At the heart of the case is whether the copyrightable elements of Gaye’s “Got to Give it Up” were infringed upon in the writing of “Blurred Lines.” When cases like this go to jury, things can get very interesting and the outcomes are often unpredictable. Most case law around musical works suggests that rhythms, grooves, beats and feel aren’t protected under copyright, but melody (and hook) can be more clear-cut.
However, in Three Boys Music v. Michael Bolton, 212 F.3d 477 (9th Cir.2000), the Ninth Circuit upheld a jury decision in a district court that found Michael Bolton and Sony Music guilty of infringement of an Isley Brothers song, with damages set around 5.4 million. While the specific facts of these two cases are different, there may have been a similar process to determine liability.
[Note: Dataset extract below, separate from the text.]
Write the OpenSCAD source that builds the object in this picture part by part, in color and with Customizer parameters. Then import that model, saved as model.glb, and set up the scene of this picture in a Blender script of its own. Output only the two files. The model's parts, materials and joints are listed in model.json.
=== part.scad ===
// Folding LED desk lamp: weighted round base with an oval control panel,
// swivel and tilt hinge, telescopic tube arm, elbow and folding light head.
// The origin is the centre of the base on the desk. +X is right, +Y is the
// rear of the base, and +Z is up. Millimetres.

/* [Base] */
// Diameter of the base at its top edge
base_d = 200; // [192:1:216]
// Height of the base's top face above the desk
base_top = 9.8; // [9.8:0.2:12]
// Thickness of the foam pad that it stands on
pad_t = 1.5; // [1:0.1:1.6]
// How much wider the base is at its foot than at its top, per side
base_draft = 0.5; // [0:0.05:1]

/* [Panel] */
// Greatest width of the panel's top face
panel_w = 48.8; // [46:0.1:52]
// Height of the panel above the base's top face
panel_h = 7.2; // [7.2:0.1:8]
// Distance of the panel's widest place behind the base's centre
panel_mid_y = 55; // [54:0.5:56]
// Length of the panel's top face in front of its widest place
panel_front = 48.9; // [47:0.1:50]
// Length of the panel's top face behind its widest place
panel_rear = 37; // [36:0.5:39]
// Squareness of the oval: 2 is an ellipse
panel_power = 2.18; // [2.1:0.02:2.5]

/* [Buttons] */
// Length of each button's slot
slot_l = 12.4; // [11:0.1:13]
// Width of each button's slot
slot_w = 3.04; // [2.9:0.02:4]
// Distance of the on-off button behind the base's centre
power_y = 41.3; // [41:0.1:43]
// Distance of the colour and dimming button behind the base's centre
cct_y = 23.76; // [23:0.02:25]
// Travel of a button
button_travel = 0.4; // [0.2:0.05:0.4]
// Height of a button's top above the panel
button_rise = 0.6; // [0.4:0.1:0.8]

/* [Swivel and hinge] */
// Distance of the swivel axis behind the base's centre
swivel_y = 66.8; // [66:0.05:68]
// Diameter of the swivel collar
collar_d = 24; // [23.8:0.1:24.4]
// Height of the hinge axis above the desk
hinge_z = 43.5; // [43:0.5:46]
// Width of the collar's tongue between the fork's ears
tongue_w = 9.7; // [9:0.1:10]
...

When the Ninth Circuit court considered “substantial similarity” between songs, it used a two-part test to determine “extrinsic similarity” and “intrinsic similarity.” The extrinsic test involves the examination of concrete elements based on objective criteria. This is where the musicologists have standing. The intrinsic test is more subjective and aims to determine “whether the ordinary, reasonable person would find the total concept and feel of the works to be substantially similar.” Pasillas v. McDonald’s Corp., 927 F.2d 440, 442 (9th Cir. 1991).
We haven’t yet had the chance to dig into how the “Blurred Lines” jury weighed the evidence, but the case did feature some interesting procedural aspects. For example, the judge instructed the jury to only consider the musical work on file with the US Copyright Office. That makes sense, because the case is about the composition, not the recording. However, it is very difficult for an average jury to conjure up notes on paper for comparison, so there were some allowances made in the course of the trial.
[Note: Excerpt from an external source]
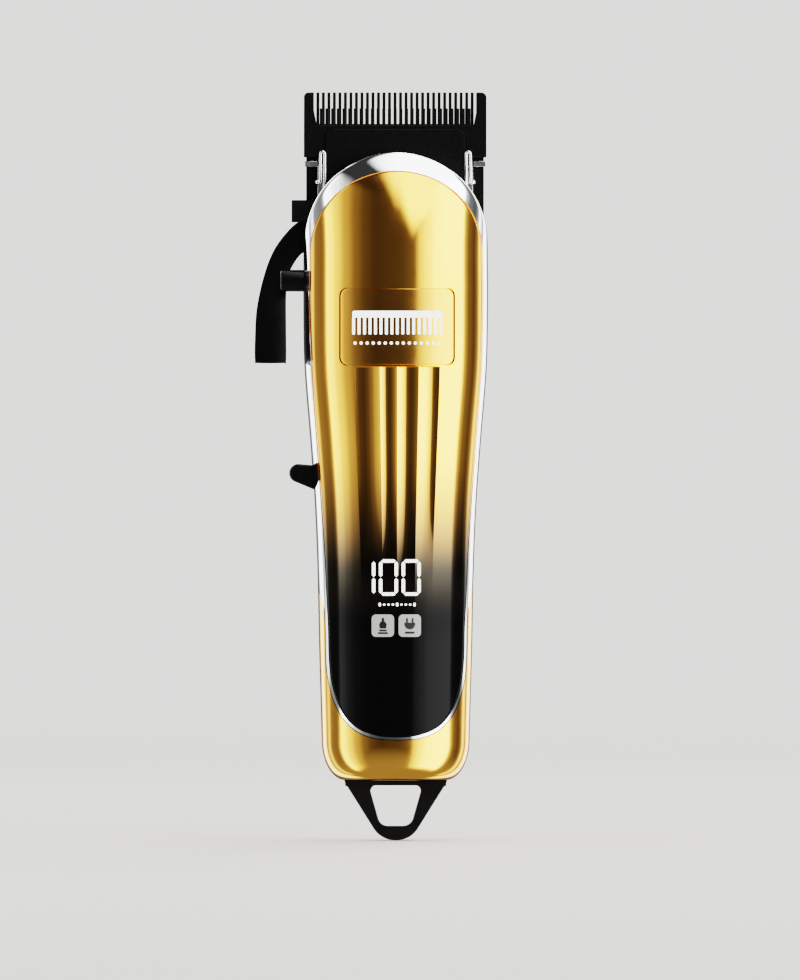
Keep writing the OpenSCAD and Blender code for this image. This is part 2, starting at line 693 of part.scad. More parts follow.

If you’re troubled by the fact that non-protected song elements were used as a basis for a verdict of infringement, it is important to remember that the “intrinsic test” does allow for such an analysis. In fact, previous rulings have found that these elements can combine to produce an overall effect that supports a determination of unlawful appropriation. In this case, it appears possible that the jury may have followed this logic.
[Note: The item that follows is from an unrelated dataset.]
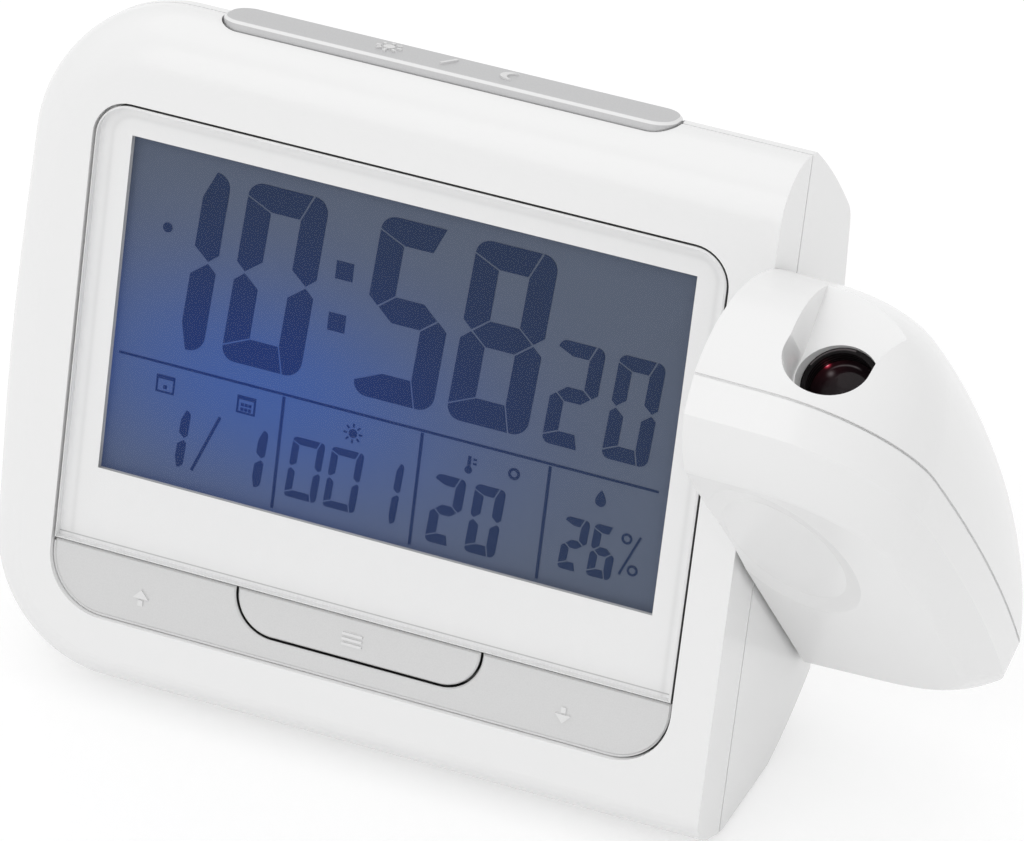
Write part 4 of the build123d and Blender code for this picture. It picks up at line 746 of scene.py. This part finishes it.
def piece(name, corners, faces, body, slot, material):
    """Puts corners and faces into a mesh that rides on a body."""
    mesh = bpy.data.meshes.new(name)
    mesh.from_pydata(corners.tolist(), [], faces)
    mesh.materials.append(material)
    made = bpy.data.objects.new(name, mesh)
    bpy.context.scene.collection.objects.link(made)
    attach(made, body)


INK = lcd_ink()
INK_NEAR, INK_FAR = 3.33, 3.39  # the marks' depth, just before the display's glass


def on_display(name, marks):
    """Puts flat marks before the display's glass."""
    piece(name, *prisms(marks, INK_NEAR, INK_FAR, on_case), "case", "lcd_glass", INK)


BIG = (13.45, 29.5, 4.2)        # width, height and stroke of the digits
SMALL = (7.55, 16.95, 2.3)
DATE = (5.2, 9.5, 1.5)
TIME_FOOT = 55.01               # the feet of the hours and minutes, and of the date
DATE_FOOT = 35.7
COLON_SIZE = 2.9                # the side of each of the colon's two squares
FIELD_LINE = 51.89              # the line above the four lower fields
FIELD_LOW, FIELD_HIGH = 33.1, 51.5      # the ends of the lines between them
SIGN_ROW = 48.5                 # the row of small signs at the fields' tops

on_display("hour_digits", digits("10", (-45.55, -28.97), TIME_FOOT, *BIG))
on_display("minute_digits", digits("58", (-6.58, 9.19), TIME_FOOT, *BIG))
on_display("second_digits", digits("20", (25.15, 35.0), 55.09, *SMALL))
on_display("hour_colon", [bar((x - COLON_SIZE / 2, u), (x + COLON_SIZE / 2, u), COLON_SIZE)
                          for x, u in ((-10.05, 73.95), (-10.4, 65.5))]
           + [disc(-40.1, 73.8, 0.8)])
on_display("field_lines", [bar((-46.05, FIELD_LINE), (45.0, FIELD_LINE), 0.4)]
           + [bar((x, FIELD_LOW), (x, FIELD_HIGH), 0.5) for x in (-17.65, 5.78, 27.15)])
on_display("date_digits", digits("11", (-38.6, -25.3), DATE_FOOT, *DATE)
           + [bar((-31.8, DATE_FOOT), (-27.95, 45.46), 0.5)])
on_display("day_digits", digits("001", (-15.9, -9.3, -2.5), 35.64, 5.4, 10.0, 1.15))
on_display("temperature_digits", digits("20", (8.19, 14.8), 34.43, 5.1, 11.3, 1.6))
on_display("humidity_digits", digits("26", (30.24, 35.0), 35.8, 4.0, 8.6, 1.3))
on_display("percent_sign", [bar((40.3, 37.3), (43.1, 43.95), 0.4)])


def ring(x, u, radius, thick, steps=24):
    """A ring as a grid of four corners around each of its steps, closed both ways."""
    turn = np.linspace(0, 2 * pi, steps + 1)[:-1]
    radii = radius + np.array((-thick, -thick, thick, thick)) / 2
    depths = np.array((INK_NEAR, INK_FAR, INK_FAR, INK_NEAR))
    corners = on_case(x + np.outer(np.cos(turn), radii), u + np.outer(np.sin(turn), radii),
                      np.broadcast_to(depths, (steps, 4)))
    place = np.arange(steps * 4).reshape(steps, 4)
    ahead, across = np.roll(place, -1, axis=0), np.roll(place, -1, axis=1)
    both = np.roll(ahead, -1, axis=1)
    faces = np.stack((place, ahead, both, across), axis=-1).reshape(-1, 4)
    return corners.reshape(-1, 3), faces


def joined(parts):
    """Corners and faces of several shapes as one."""
    firsts = np.cumsum([0] + [len(corners) for corners, faces in parts[:-1]])
    return (np.concatenate([corners for corners, faces in parts]),
            np.concatenate([faces + first for (corners, faces), first
                            in zip(parts, firsts)]).tolist())


piece("small_rings", *joined([ring(21.45, 48.77, 0.75, 0.45), ring(40.9, 43.2, 0.7, 0.4),
                              ring(42.4, 38.35, 0.7, 0.4)]), "case", "lcd_glass", INK)

on_display("date_leaves",
           frame_outline(-37.7, SIGN_ROW, 3.2, 2.9, 0.32)
           + [bar((-38.0, 48.05), (-37.4, 48.05), 0.6)]
           + frame_outline(-23.8, SIGN_ROW, 3.2, 2.9, 0.32)
           + [bar((x - 0.25, u), (x + 0.25, u), 0.5)
              for x in (-24.45, -23.8, -23.15) for u in (47.75, SIGN_ROW)])
on_display("field_signs", sun(-5.6, SIGN_ROW, 0.72, 1.6, 0.3)
           + [disc(13.95, 47.55, 0.62), bar((13.95, 48.2), (13.95, 49.8), 0.55)]
           + [bar((14.6, u), (15.2, u), 0.3) for u in (49.4, 48.7)]
           + drop(35.9, SIGN_ROW, 2.7))


# ------------------------------------------------------------------ raised signs on the keys
SIGN_RISE = 0.25                # how far the signs stand out of a key's face
SIGN_ROOT = 0.05                # and how deep they reach into it
BAR_ROW = 10.7                  # the row of signs along the bar, behind the display's front
MODE_ROW = 16.2                 # the middle of the three bars on the middle key
STRIP_LOW = 9.2                 # the key strip's lower edge, and the rounding of its corners
STRIP_CORNER = 9.0
SKIRT_WIDE = 0.33               # how far the lip stands out of the strip's side
SKIRT_ROOT = 0.1                # and how deep it is set into it
SKIRT_TOP = 19.3                # where it starts at the left
SKIRT_END = 330                 # the angle on the right corner at which it ends
SKIRT_THIN = 0.1                # the share of its width that is left there
SKIRT_NEAR, SKIRT_FAR = 0.25, 1.2       # it lies between these depths behind the keys' faces
SKIRT_STEPS = 13                # points on each corner


def on_bar_top(x, across, depth):
    """Places on the snooze bar: right, behind the display's front, and below the bar's top."""
    return on_case(x, BAR_TOP - depth, across)


def arrow(x, u, way):
    """An arrow head over a short stem, pointing up or down."""
    head = np.array(((x - 1.35, u - 0.1), (x + 1.35, u - 0.1), (x, u + 1.35)))
    stem = bar((x, u - 1.3), (x, u - 0.35), 0.8)
    flip = np.array((1, way))
    turned = [(points - (0, u)) * flip + (0, u) for points in (head, stem)]
    return turned if way > 0 else [points[::-1] for points in turned]


def key_skirt():
    """A thin lip round the key strip's left, lower and part of its right side: a four-cornered
    profile carried down the left, round both corners and along the bottom, growing thinner on
    the second corner, and closed at both ends."""
    first = (STRIP_CORNER - WINDOW_HALF, STRIP_LOW + STRIP_CORNER)
    second = (WINDOW_HALF - STRIP_CORNER, STRIP_LOW + STRIP_CORNER)
    path = outline((-WINDOW_HALF, SKIRT_TOP), arc(first, STRIP_CORNER, 180, 270, SKIRT_STEPS),
                   arc(second, STRIP_CORNER, 270, SKIRT_END, SKIRT_STEPS))
    away = outline((-1, 0), arc((0, 0), 1, 180, 270, SKIRT_STEPS),
                   arc((0, 0), 1, 270, SKIRT_END, SKIRT_STEPS))
    wide = SKIRT_WIDE * np.concatenate((np.ones(1 + SKIRT_STEPS),
                                        np.linspace(1, SKIRT_THIN, SKIRT_STEPS)))
    root = np.full_like(wide, -SKIRT_ROOT)
    out = np.stack((root, wide, wide, root), axis=1)
    depth = KEY_FACE + np.array((SKIRT_NEAR, SKIRT_NEAR, SKIRT_FAR, SKIRT_FAR))
    x = path[:, :1] + away[:, :1] * out
    u = path[:, 1:] + away[:, 1:] * out
    corners = on_case(x, u, np.broadcast_to(depth, x.shape)).reshape(-1, 3)
    place = np.arange(len(path) * 4).reshape(-1, 4)
    across = np.roll(place, -1, axis=1)
    walls = np.stack((place[:-1], across[:-1], across[1:], place[1:]), axis=-1).reshape(-1, 4)
    return corners, walls.tolist() + [place[0, ::-1].tolist(), place[-1].tolist()]


def raised(name, marks, face, place, body):
    """Raised silver signs on a key whose face lies at this depth."""
    piece(name, *prisms(marks, face - SIGN_RISE, face + SIGN_ROOT, place),
          body, "silver_plastic", SILVER_SIGNS_LIT)


piece("key_skirt", *key_skirt(), "up_down_strip", "silver_plastic", SILVER_SKIRT)
raised("up_arrow", arrow(-36.85, 13.7, 1), KEY_FACE, on_case, "up_down_strip")
raised("down_arrow", arrow(35.3, 13.45, -1), KEY_FACE, on_case, "up_down_strip")
raised("mode_bars", [bar((-2.4, MODE_ROW + rise), (1.0, MODE_ROW + rise), 0.42)
                     for rise in (-0.85, 0.0, 0.85)], KEY_FACE, on_case, "mode_button")
raised("snooze_signs", sun(-10.0, BAR_ROW, 0.9, 2.1, 0.45)
       + [bar((-0.7, BAR_ROW - 1.6), (0.7, BAR_ROW + 1.6), 0.5)]
       + crescent(10.3, BAR_ROW, 1.75), 0.0, on_bar_top, "snooze_bar")


# ------------------------------------------------------------------ camera, light and floor
VIEW_TURN = radians(25.0)       # the camera stands this far to the right, and this far up
VIEW_RISE = radians(35.06)
VIEW_DISTANCE = 1.080           # in metres, from the aim on the display
FRAME_WIDTH = 1024              # in pixels, like the focal length and the aim
FOCAL_PIXELS = 7028.8
AIM_LOW = 33.6                  # the aim's height up the display, in millimetres
AIM_RIGHT = 145.6               # the frame's centre is this far right of the aim and above it
AIM_UP = 118.1
FAR_CLIP = 20


def make_camera():
    """The camera, turned so that the aim lies off the frame's centre by AIM_RIGHT and AIM_UP."""
    towards = Vector((sin(VIEW_TURN) * cos(VIEW_RISE), -cos(VIEW_TURN) * cos(VIEW_RISE),
                      sin(VIEW_RISE)))
    right = Vector((cos(VIEW_TURN), sin(VIEW_TURN), 0))
    up = towards.cross(right)
    ahead = (right * AIM_RIGHT + up * AIM_UP) / FOCAL_PIXELS - towards
    ahead.normalize()
    right = (right - ahead * right.dot(ahead)).normalized()
    up = right.cross(ahead)
    camera = bpy.data.objects.new("camera", bpy.data.cameras.new("camera"))
    camera.data.lens = FOCAL_PIXELS * camera.data.sensor_width / FRAME_WIDTH
    camera.data.clip_end = FAR_CLIP
    stand = Vector(on_case(0, AIM_LOW)) + towards * VIEW_DISTANCE
    turn = Matrix((right, up, -ahead)).transposed().to_4x4()
    camera.matrix_world = Matrix.Translation(stand) @ turn
    bpy.context.scene.collection.objects.link(camera)
    bpy.context.scene.camera = camera


def seen_directly(shop):
    """1 for what the camera sees, also in a mirror or through glass."""
    rays = [shop.node("ShaderNodeLightPath", output=kind)
            for kind in ("Is Camera Ray", "Is Glossy Ray", "Is Transmission Ray")]
    return (rays[0] + rays[1] + rays[2]).clip()


FLOOR_GLOW = 0.54               # what the camera sees added to the floor, to bring it near white
FLOOR_FADE = (300.0, 1000.0)    # the floor turns all white between these distances
FLOOR_HALF = 6.0                # half the floor's side, in metres


def pale_floor():
    """A matt white floor that shows a little whiter to the camera, with the shadow kept. Away
    from the object it turns into the white of the room."""
    shop = Shop("pale_floor")
    seen = seen_directly(shop)
    sheet = shop.mix(shop.noise(3.0), (0.86, 0.86, 0.86), (0.88, 0.88, 0.88))
    plain = shop.surface(sheet, 0.9, Specular_IOR_Level=0.0)
    bright = shop.surface((0.5, 0.5, 0.5), 0.9, Specular_IOR_Level=0.0,
                          Emission_Color=(1, 1, 1, 1), Emission_Strength=FLOOR_GLOW)
    x, y = shop.axes((0, 0, 0), RIGHT, Vector((0, 1, 0)))
    away = span(x, y).rise(*FLOOR_FADE)
    white = shop.node("ShaderNodeEmission", {"Color": (1, 1, 1, 1)})
    return shop.finish(shop.blend(seen, plain, shop.blend(away, bright, white)))


def make_floor():
    """One square face under the object."""
    corners = [(x * FLOOR_HALF, y * FLOOR_HALF, 0)
               for x, y in ((-1, -1), (1, -1), (1, 1), (-1, 1))]
    mesh = bpy.data.meshes.new("floor")
    mesh.from_pydata(corners, [], [(0, 1, 2, 3)])
    floor = bpy.data.objects.new("floor", mesh)
    bpy.context.scene.collection.objects.link(floor)
    floor.data.materials.append(pale_floor())


LAMP_AIM = Vector((0, 0, 0.05))     # the middle of the object, in metres


def soft_lamp(name, place, size, power):
    """A round lamp, this wide in metres and this strong in watts, turned to the object."""
    light = bpy.data.lights.new(name, "AREA")
    light.shape = "DISK"
    light.size = size
    light.energy = power
    lamp = bpy.data.objects.new(name, light)
    lamp.location = place
    lamp.rotation_euler = (LAMP_AIM - Vector(place)).to_track_quat("-Z", "Y").to_euler()
    bpy.context.scene.collection.objects.link(lamp)


ROOM_LIGHT = 0.82               # the room's light on the object


def make_room():
    """A white room: its light on the object is a little weaker than the white that shows."""
    world = bpy.data.worlds.new("room")
    world.use_nodes = True
    bpy.context.scene.world = world
    tree = world.node_tree
    path = tree.nodes.new("ShaderNodeLightPath")
    rays = tree.nodes.new("ShaderNodeMath")
    rays.operation = "MAXIMUM"
    tree.links.new(path.outputs["Is Camera Ray"], rays.inputs[0])
    tree.links.new(path.outputs["Is Transmission Ray"], rays.inputs[1])
    level = tree.nodes.new("ShaderNodeMapRange")
    level.inputs["To Min"].default_value = ROOM_LIGHT
    tree.links.new(rays.outputs[0], level.inputs["Value"])
    tree.links.new(level.outputs[0], tree.nodes["Background"].inputs["Strength"])
    tree.nodes["Background"].inputs["Color"].default_value = (1, 1, 1, 1)


make_camera()
make_floor()
make_room()
soft_lamp("front_lamp", (-0.25, -1.25, 1.15), size=1.5, power=4.5)
soft_lamp("top_lamp", (-0.2, 0.5, 1.5), size=2.0, power=3.5)
bpy.context.scene.view_settings.view_transform = "Standard"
Whether the verdict is going to usher in a wave of lawsuits against songs that have a similar “feel” to existing works remains to be seen. There is certainly the potential danger that it will inspire suits based on the concept that the previous definitions have expanded. Remember, the point of bringing an action is probably not to go to trial, but to achieve a settlement. This verdict could have the potential of encouraging such activity.
If the case ends up setting a legal precedent, it could also chill expression, if songwriters shy away from stylistic homages to earlier works. But before we get too freaked out, we should realize a jury trial doesn’t automatically create a binding legal precedent, and that this verdict may be appealed or subjected to post-trial motions. If it is overturned, nothing really changes; if the decision is upheld in an appellate court, well, we’ll just have to see.
One thing that doesn’t get pointed out often enough in coverage of these high-profile cases is that infringement lawsuits seem to be mostly available options to those with deep enough pockets to bring a legal action. We’ve encountered a number of creators who don’t have the means to protect their works in the courts due to the high costs of litigation, despite much more clear-cut examples of infringement. This is something that needs to be discussed.
We understand that this case is emotionally charged because of how people feel about both songs and their authors. And if this wasn’t a jury case, and we were the presiding justice, we’re pretty sure that we would not have found for the plaintiff. As previously mentioned, juries can be unpredictable on copyright issues. We’ll be watching close to see what happens with appeals and post-trial proceedings, but we’re not hitting the panic button just yet.
(Edit: the original version of this post mistated the wording of the verdict: successful infringement cases can find a defendant “liable,” not “guilty”. Thanks to attorney Mark H. Jaffe for that correction. Additionally, we updated this post to clarify that intrinsic/extrinsic frameworks are limited to the 9th circuit. Our thanks to attorney Jacob London for pointing this out!)